DATA SHOWN:
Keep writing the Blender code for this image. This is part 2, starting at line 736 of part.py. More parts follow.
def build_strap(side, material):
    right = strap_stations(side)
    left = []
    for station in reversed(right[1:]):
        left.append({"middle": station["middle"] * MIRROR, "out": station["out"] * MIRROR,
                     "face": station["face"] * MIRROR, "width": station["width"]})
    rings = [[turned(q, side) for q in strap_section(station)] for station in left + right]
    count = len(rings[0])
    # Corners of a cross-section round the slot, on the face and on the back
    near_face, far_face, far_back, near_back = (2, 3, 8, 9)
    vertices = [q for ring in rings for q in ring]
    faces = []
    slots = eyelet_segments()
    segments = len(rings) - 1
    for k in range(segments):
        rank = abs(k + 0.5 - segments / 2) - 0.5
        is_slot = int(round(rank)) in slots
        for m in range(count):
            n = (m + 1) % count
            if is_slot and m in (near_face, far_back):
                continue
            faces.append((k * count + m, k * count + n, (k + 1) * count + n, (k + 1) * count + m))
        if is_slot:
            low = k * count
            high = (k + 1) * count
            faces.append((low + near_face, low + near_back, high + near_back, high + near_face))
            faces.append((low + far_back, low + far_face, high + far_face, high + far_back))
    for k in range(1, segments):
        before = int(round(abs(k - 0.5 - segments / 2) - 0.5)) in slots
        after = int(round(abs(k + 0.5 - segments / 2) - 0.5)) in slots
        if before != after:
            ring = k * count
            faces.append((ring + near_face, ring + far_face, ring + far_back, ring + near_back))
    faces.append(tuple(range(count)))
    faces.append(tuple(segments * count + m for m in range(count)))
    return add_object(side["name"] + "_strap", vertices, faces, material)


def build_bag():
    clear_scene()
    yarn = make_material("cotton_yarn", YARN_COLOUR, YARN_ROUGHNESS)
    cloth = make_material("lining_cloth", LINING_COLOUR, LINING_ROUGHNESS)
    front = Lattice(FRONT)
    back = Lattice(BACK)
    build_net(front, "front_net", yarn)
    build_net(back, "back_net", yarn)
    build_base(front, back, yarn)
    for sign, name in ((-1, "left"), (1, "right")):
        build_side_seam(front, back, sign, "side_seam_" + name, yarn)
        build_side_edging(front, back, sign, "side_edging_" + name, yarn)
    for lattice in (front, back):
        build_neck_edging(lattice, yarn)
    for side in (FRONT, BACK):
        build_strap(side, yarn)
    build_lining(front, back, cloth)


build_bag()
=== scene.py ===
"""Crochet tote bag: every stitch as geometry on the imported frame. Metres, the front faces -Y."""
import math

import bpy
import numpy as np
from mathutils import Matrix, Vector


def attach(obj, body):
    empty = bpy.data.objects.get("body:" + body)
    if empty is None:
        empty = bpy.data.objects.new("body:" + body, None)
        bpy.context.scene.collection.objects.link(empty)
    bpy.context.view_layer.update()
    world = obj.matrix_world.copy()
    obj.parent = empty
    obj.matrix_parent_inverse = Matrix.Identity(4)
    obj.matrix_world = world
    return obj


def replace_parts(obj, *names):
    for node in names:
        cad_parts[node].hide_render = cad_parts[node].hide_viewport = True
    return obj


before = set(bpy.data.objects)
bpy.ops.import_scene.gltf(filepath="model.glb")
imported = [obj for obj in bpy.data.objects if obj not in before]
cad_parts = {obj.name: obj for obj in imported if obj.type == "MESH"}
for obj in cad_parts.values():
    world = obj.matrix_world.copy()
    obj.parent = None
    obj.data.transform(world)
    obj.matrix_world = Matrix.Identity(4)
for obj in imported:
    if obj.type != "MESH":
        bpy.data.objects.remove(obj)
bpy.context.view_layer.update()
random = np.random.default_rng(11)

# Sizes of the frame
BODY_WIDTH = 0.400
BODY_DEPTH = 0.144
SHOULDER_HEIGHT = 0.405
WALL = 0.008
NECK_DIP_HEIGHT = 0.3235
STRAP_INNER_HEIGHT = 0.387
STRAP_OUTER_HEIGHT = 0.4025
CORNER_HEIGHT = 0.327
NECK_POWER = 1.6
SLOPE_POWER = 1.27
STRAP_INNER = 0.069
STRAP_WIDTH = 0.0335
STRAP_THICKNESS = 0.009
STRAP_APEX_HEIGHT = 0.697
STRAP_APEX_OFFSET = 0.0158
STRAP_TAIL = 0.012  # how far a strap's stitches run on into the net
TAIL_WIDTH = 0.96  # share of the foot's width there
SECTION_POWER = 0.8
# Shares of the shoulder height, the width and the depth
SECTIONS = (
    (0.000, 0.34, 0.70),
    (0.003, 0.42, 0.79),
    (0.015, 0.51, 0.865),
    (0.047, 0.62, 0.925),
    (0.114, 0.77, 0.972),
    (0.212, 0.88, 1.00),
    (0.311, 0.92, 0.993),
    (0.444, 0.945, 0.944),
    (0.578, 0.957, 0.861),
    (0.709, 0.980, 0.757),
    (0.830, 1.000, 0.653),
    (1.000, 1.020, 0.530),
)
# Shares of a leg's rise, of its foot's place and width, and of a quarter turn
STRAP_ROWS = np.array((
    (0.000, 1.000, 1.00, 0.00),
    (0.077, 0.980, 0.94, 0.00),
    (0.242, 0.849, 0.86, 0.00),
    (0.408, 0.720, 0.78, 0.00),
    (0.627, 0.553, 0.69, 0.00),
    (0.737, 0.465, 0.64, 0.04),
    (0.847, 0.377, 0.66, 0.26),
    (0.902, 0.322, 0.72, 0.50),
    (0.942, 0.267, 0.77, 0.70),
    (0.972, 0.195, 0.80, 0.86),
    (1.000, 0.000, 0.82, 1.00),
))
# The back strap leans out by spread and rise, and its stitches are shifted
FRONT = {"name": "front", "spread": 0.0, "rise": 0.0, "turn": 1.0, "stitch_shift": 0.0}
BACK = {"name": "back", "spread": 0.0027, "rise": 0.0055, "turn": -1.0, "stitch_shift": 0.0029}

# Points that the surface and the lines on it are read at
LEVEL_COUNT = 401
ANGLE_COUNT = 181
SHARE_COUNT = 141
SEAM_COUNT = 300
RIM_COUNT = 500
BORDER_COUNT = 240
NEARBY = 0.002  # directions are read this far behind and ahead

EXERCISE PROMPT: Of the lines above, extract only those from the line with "for lattice in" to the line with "random = np.random.default_rng(11)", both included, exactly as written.

RESULT:
    for lattice in (front, back):
        build_neck_edging(lattice, yarn)
    for side in (FRONT, BACK):
        build_strap(side, yarn)
    build_lining(front, back, cloth)


build_bag()
=== scene.py ===
"""Crochet tote bag: every stitch as geometry on the imported frame. Metres, the front faces -Y."""
import math

import bpy
import numpy as np
from mathutils import Matrix, Vector


def attach(obj, body):
    empty = bpy.data.objects.get("body:" + body)
    if empty is None:
        empty = bpy.data.objects.new("body:" + body, None)
        bpy.context.scene.collection.objects.link(empty)
    bpy.context.view_layer.update()
    world = obj.matrix_world.copy()
    obj.parent = empty
    obj.matrix_parent_inverse = Matrix.Identity(4)
    obj.matrix_world = world
    return obj


def replace_parts(obj, *names):
    for node in names:
        cad_parts[node].hide_render = cad_parts[node].hide_viewport = True
    return obj


before = set(bpy.data.objects)
bpy.ops.import_scene.gltf(filepath="model.glb")
imported = [obj for obj in bpy.data.objects if obj not in before]
cad_parts = {obj.name: obj for obj in imported if obj.type == "MESH"}
for obj in cad_parts.values():
    world = obj.matrix_world.copy()
    obj.parent = None
    obj.data.transform(world)
    obj.matrix_world = Matrix.Identity(4)
for obj in imported:
    if obj.type != "MESH":
        bpy.data.objects.remove(obj)
bpy.context.view_layer.update()
random = np.random.default_rng(11)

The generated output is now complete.